No, slippage is separate from commissions. Slippage is the price difference; commissions are the per-share or per-trade fees your broker charges. Add both to get total execution cost.
Can I negotiate lower slippage with my broker?
Indirectly. You can switch brokers (the nuclear option), ask for execution quality audits, or request routing optimization. Direct-access brokers offer more control but require more skill.
What if my broker won't give me execution data?
That's a warning sign. Reputable brokers publish execution quality reports. If yours refuses, consider switching.
Related concepts
- Slippage: Why It Happens — Understanding the root causes of slippage.
- Order Execution Overview — The mechanics of order routing and execution.
- Smart Order Routing — How algorithms minimize slippage.

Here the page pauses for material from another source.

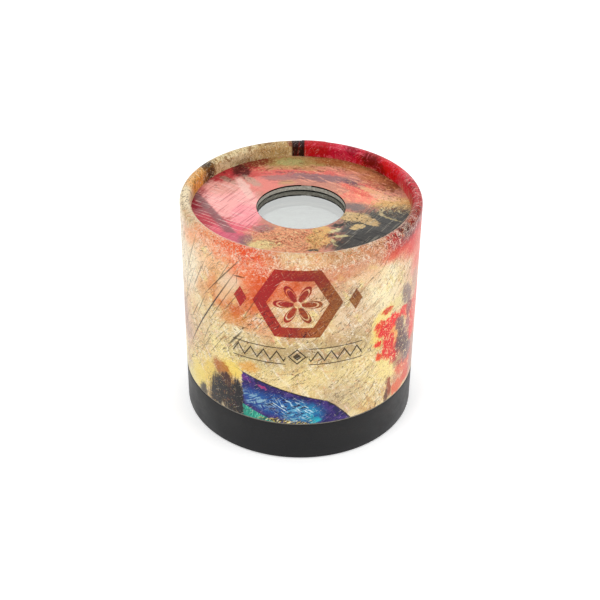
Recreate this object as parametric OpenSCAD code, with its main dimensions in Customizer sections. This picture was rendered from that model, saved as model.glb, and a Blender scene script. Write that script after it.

- Direct Access Brokers Guide — Platforms that optimize execution quality.
Summary
Execution quality is measured by comparing your actual fill price to a benchmark—typically the NBBO (National Best Bid and Offer) at the moment of order submission. Slippage per trade is the difference between these prices. Aggregating slippage across your portfolio reveals the true cost of execution: often thousands of dollars annually. By segmenting slippage by product type, time of day, and market conditions, you identify patterns and can improve execution through broker selection, order type choice, or timing adjustments. Tracking execution quality is unglamorous work, but the financial payoff—30,000+ dollars annually for an active trader—justifies the effort. Start with a simple spreadsheet, measure your next 50 trades, and use the data to make smarter execution decisions.